• **Records for the task**:
..............................

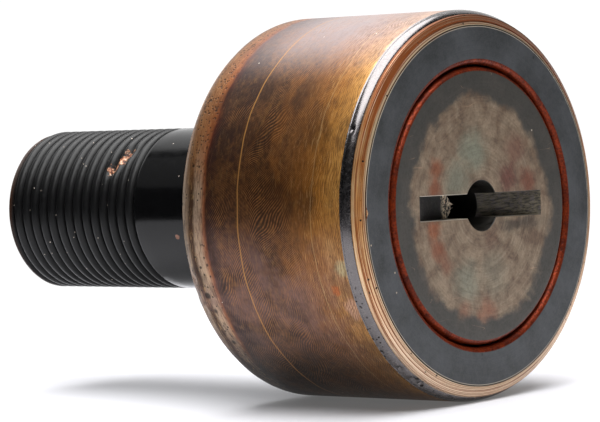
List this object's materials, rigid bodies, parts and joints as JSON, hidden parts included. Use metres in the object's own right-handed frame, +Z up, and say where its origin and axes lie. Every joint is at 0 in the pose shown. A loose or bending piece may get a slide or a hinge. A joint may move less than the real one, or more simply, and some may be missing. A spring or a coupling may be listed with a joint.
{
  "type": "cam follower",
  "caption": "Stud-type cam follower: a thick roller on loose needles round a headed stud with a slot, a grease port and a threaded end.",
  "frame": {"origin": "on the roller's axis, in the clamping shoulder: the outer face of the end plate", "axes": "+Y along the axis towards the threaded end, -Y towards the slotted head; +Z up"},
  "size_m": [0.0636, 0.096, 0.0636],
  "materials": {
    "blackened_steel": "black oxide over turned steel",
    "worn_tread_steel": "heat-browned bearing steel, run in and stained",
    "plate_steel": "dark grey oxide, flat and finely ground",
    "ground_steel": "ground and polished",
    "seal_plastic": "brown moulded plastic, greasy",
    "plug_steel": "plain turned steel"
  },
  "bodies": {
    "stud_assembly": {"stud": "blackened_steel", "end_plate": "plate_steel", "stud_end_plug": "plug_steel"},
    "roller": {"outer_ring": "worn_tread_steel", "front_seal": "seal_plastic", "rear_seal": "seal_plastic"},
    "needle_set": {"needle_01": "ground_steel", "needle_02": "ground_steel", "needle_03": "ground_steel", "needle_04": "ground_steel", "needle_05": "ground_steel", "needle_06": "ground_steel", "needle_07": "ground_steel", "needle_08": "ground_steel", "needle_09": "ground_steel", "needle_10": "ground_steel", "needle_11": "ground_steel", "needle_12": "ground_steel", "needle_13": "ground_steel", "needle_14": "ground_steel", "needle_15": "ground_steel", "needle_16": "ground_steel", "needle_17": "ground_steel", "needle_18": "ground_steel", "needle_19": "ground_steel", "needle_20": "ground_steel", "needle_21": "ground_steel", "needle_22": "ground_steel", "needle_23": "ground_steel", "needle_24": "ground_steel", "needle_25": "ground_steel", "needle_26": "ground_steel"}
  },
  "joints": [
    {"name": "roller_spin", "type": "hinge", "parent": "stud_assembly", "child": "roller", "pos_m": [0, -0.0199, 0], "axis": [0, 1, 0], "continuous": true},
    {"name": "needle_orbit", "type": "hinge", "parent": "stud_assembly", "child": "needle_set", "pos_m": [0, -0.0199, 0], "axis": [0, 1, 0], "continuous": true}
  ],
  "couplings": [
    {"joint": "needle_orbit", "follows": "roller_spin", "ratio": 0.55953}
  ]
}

..............................

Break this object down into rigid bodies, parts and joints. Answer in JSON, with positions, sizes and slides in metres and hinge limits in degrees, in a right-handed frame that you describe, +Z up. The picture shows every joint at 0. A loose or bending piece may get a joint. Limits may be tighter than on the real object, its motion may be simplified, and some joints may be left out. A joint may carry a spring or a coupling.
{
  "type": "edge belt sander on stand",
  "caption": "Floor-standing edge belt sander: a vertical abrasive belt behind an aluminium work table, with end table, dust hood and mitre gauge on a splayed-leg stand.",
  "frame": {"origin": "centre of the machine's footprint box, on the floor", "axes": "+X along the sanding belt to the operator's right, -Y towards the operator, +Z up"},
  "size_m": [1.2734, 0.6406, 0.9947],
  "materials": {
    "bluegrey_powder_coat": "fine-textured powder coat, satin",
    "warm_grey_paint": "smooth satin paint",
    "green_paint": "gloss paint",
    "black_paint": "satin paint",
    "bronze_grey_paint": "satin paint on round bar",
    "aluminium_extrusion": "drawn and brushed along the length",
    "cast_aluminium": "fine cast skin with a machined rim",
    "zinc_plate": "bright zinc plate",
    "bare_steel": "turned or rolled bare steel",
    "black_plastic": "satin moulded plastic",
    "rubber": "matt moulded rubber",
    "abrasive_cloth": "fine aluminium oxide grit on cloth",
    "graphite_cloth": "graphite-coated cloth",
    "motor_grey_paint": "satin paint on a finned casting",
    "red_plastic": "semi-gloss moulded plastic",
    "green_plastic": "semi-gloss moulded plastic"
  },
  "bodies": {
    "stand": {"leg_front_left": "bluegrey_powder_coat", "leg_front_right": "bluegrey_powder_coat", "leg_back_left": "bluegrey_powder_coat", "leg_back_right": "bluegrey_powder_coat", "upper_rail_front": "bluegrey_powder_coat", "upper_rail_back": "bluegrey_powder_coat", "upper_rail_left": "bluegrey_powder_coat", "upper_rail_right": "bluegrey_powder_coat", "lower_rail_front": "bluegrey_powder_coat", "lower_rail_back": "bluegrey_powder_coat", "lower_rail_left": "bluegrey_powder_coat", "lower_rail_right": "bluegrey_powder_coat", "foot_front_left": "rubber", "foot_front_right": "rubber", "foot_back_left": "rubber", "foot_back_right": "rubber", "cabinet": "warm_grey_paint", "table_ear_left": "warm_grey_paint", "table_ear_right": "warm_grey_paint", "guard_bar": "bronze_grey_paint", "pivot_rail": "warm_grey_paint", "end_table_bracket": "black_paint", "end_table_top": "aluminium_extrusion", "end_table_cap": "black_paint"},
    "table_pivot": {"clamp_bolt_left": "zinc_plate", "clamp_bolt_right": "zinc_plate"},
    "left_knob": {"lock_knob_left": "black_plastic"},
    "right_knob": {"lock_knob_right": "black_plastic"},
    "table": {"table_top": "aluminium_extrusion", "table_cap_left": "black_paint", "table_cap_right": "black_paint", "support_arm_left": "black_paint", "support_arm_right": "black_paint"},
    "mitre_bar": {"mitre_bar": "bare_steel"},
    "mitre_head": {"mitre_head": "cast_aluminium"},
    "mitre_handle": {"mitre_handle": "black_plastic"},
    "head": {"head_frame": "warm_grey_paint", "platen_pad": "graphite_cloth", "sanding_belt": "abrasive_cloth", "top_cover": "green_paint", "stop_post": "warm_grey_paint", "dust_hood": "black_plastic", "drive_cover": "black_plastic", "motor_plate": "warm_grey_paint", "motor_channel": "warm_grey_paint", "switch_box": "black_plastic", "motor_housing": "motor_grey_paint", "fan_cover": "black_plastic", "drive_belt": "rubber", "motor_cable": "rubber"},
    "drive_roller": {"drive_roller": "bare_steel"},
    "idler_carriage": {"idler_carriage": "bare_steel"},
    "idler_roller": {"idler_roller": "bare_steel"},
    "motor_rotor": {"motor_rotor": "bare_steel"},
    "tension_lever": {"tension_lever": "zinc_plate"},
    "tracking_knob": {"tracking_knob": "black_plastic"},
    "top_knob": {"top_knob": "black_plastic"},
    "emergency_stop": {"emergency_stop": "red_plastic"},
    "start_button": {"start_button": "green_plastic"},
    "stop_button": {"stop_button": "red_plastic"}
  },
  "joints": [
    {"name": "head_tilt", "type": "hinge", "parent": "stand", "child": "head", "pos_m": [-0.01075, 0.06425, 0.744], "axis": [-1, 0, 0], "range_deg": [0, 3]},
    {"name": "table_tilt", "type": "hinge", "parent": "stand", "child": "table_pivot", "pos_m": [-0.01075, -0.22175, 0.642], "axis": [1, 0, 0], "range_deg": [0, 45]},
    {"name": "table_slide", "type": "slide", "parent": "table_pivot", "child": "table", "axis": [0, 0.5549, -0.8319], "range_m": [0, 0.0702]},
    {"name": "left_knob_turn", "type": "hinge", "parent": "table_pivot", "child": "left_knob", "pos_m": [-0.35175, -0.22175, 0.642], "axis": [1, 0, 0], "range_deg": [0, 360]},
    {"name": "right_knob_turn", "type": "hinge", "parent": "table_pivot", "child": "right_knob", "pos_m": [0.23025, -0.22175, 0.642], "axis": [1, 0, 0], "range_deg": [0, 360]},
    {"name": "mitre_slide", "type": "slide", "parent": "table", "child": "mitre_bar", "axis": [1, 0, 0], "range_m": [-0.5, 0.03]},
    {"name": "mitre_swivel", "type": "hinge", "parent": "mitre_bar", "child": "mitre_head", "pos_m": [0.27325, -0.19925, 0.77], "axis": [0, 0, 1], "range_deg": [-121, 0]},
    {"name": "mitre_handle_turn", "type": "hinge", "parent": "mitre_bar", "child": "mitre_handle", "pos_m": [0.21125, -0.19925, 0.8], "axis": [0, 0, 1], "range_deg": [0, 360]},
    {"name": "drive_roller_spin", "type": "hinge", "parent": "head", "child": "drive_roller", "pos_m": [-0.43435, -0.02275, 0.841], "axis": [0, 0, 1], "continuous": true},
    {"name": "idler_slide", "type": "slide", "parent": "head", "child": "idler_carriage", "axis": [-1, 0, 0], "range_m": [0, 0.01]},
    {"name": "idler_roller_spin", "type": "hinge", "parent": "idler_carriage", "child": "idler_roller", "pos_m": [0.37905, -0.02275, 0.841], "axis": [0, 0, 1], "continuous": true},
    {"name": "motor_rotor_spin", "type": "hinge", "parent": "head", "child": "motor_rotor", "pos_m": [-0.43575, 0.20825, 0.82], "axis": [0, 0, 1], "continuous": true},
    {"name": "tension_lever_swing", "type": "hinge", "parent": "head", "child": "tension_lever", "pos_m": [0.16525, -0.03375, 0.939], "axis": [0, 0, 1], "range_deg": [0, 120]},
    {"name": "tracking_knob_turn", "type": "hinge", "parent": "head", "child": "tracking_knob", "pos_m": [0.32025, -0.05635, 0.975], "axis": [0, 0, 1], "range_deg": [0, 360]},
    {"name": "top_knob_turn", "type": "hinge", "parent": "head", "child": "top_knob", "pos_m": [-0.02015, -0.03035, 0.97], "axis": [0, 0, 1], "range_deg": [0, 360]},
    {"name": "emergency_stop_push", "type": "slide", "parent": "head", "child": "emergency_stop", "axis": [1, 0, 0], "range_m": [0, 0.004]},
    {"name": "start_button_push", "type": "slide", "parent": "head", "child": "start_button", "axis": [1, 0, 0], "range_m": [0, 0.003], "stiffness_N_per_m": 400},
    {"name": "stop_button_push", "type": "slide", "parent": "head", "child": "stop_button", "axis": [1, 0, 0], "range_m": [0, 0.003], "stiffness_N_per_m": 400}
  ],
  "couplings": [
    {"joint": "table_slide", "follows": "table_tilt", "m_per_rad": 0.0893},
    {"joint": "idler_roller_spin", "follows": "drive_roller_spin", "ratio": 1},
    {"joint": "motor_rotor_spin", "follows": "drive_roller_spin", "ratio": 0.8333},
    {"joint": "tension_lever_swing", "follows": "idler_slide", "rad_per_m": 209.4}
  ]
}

..............................

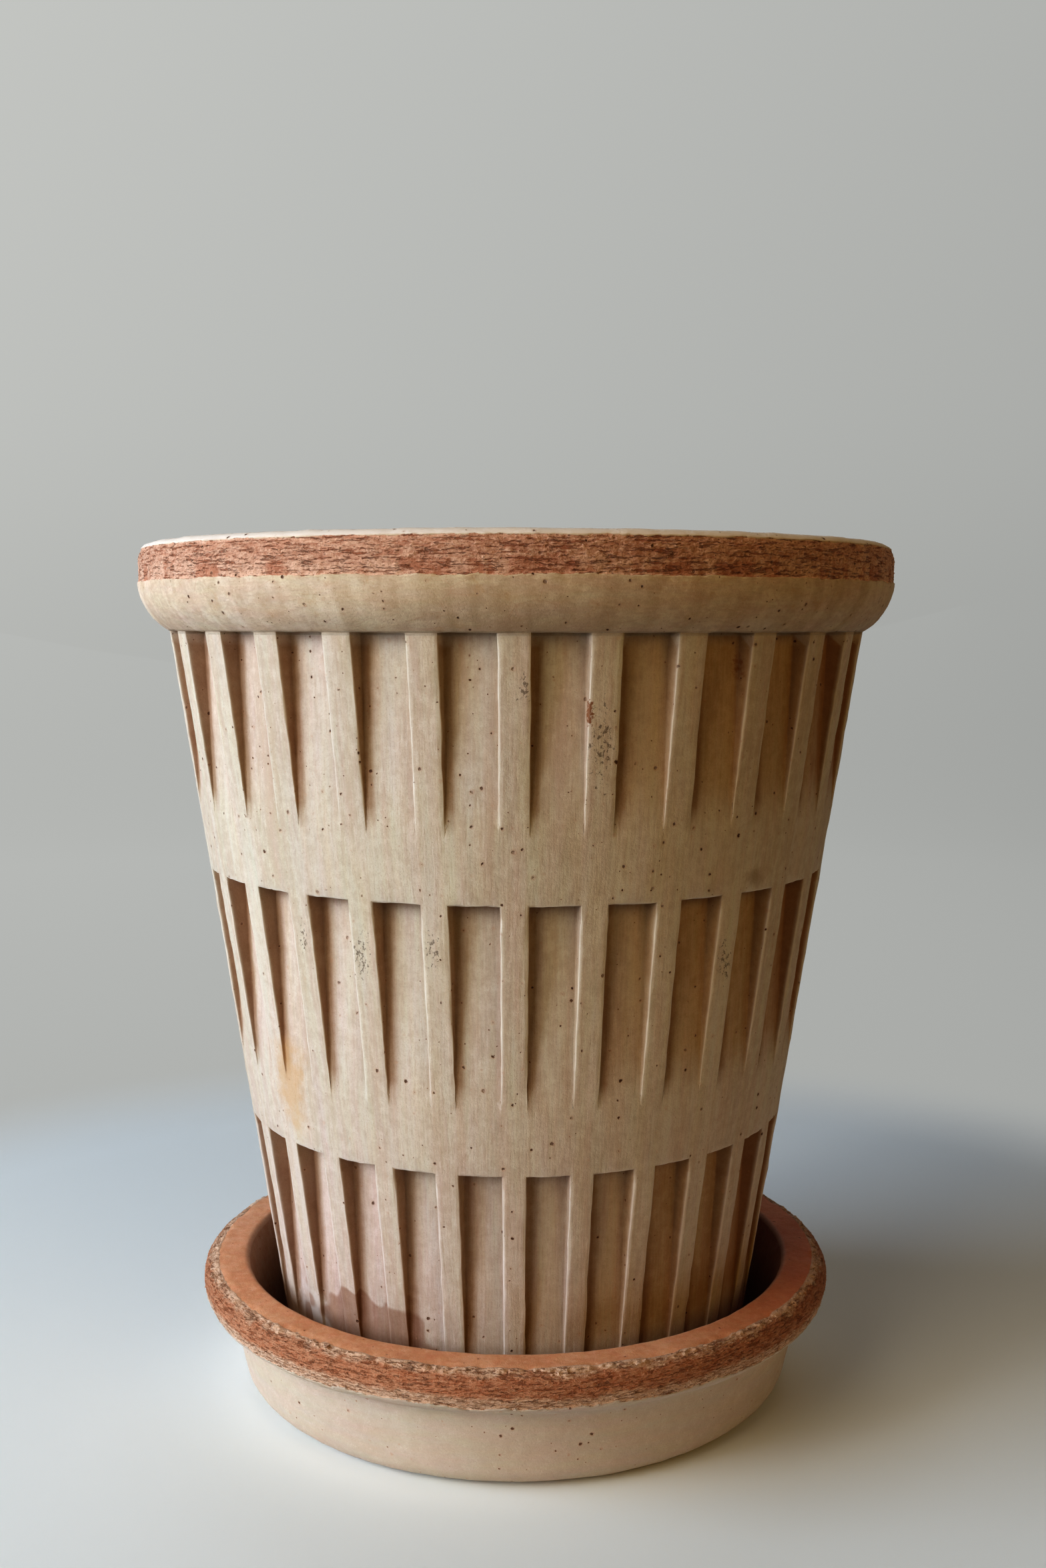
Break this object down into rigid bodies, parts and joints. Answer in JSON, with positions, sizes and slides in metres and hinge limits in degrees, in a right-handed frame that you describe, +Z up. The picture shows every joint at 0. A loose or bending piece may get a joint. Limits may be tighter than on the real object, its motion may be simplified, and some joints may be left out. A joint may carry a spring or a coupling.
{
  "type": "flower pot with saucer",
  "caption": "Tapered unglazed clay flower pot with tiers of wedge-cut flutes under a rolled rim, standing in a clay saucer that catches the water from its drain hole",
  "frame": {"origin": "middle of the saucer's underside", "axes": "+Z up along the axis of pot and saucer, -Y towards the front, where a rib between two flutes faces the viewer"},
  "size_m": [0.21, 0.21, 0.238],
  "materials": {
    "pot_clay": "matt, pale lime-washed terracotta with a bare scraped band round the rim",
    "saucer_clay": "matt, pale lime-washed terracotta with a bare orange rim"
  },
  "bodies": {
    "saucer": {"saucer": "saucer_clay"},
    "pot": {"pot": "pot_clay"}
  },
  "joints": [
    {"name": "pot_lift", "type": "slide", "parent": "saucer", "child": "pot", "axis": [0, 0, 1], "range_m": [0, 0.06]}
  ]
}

..............................

• **What you should do**: Sift through the entries and copy every line with "axes".

• **Exercise output**:
List this object's materials, rigid bodies, parts and joints as JSON, hidden parts included. Use metres in the object's own right-handed frame, +Z up, and say where its origin and axes lie. Every joint is at 0 in the pose shown. A loose or bending piece may get a slide or a hinge. A joint may move less than the real one, or more simply, and some may be missing. A spring or a coupling may be listed with a joint.
  "frame": {"origin": "on the roller's axis, in the clamping shoulder: the outer face of the end plate", "axes": "+Y along the axis towards the threaded end, -Y towards the slotted head; +Z up"},
  "frame": {"origin": "centre of the machine's footprint box, on the floor", "axes": "+X along the sanding belt to the operator's right, -Y towards the operator, +Z up"},
  "frame": {"origin": "middle of the saucer's underside", "axes": "+Z up along the axis of pot and saucer, -Y towards the front, where a rib between two flutes faces the viewer"},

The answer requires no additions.